As is often the case with porn producers suing individuals using their IP addresses, the plaintiffs here were a coalition of pornography companies that tried to sue individuals en masse. It was four companies, each citing one widely-pirated video, including Gang Bang Virgins and Veronica Wet Orgasm. They brought suit against 80 anonymous individuals, referred to as John Does.

But Brown cited the fact that the John Does provided a wide swath of alibis. In a ruling that must have felt epic to the defendants, Brown wrote:

The factual defenses presented are vastly different and highly individualized. One movant—John Doe #16—has stated that he was at work at the time of the alleged download.

John Doe #2 states under oath that he closed the subject Earthlink account, which had been compromised by a hacker, before the alleged download.

John Doe #29’s counsel represents that his client is an octogenarian with neither the wherewithal nor the interest in using BitTorrent to download Gang Bang Virgins.

John Doe #10 represents that downloading a copy of this film is contrary to her “religious, moral, ethical and personal views.” Equally important, she notes that her wireless router was not secured and she lives near a municipal parking lot, thus providing access to countless neighbors and passersby.

Though he’s not the first judge to find against a mass copyright lawsuit, Brown tried to make his ruling applicable to future suits.

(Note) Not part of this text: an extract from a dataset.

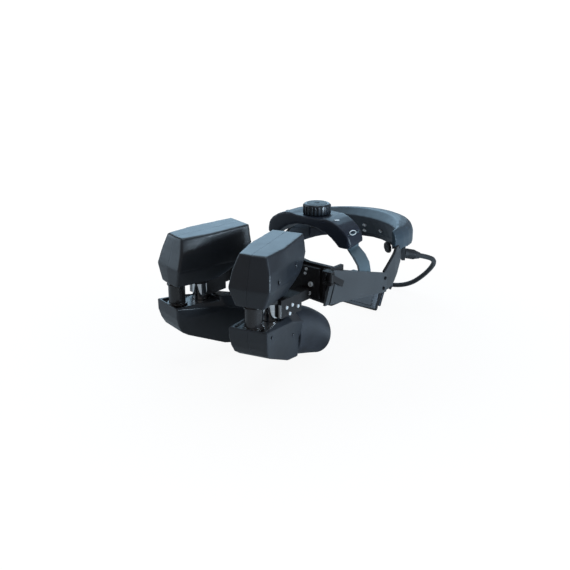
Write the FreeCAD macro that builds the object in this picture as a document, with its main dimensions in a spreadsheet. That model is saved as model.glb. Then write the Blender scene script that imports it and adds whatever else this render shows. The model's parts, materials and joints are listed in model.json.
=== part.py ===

“Any future actions of a similar nature in this district [should] be filed as separate actions as against each John Doe defendant, so as to avoid unfair outcomes,” he wrote.

Brown’s ire didn’t end there. In response to the pornographers’ claims that strict copyright enforcement is necessary to keep adult material out of childrens’ hands, he offered a parting blow:

“It is difficult to accord the plaintiff, which features ‘Teen’ pornography on its website, the moral high-ground in this regard.”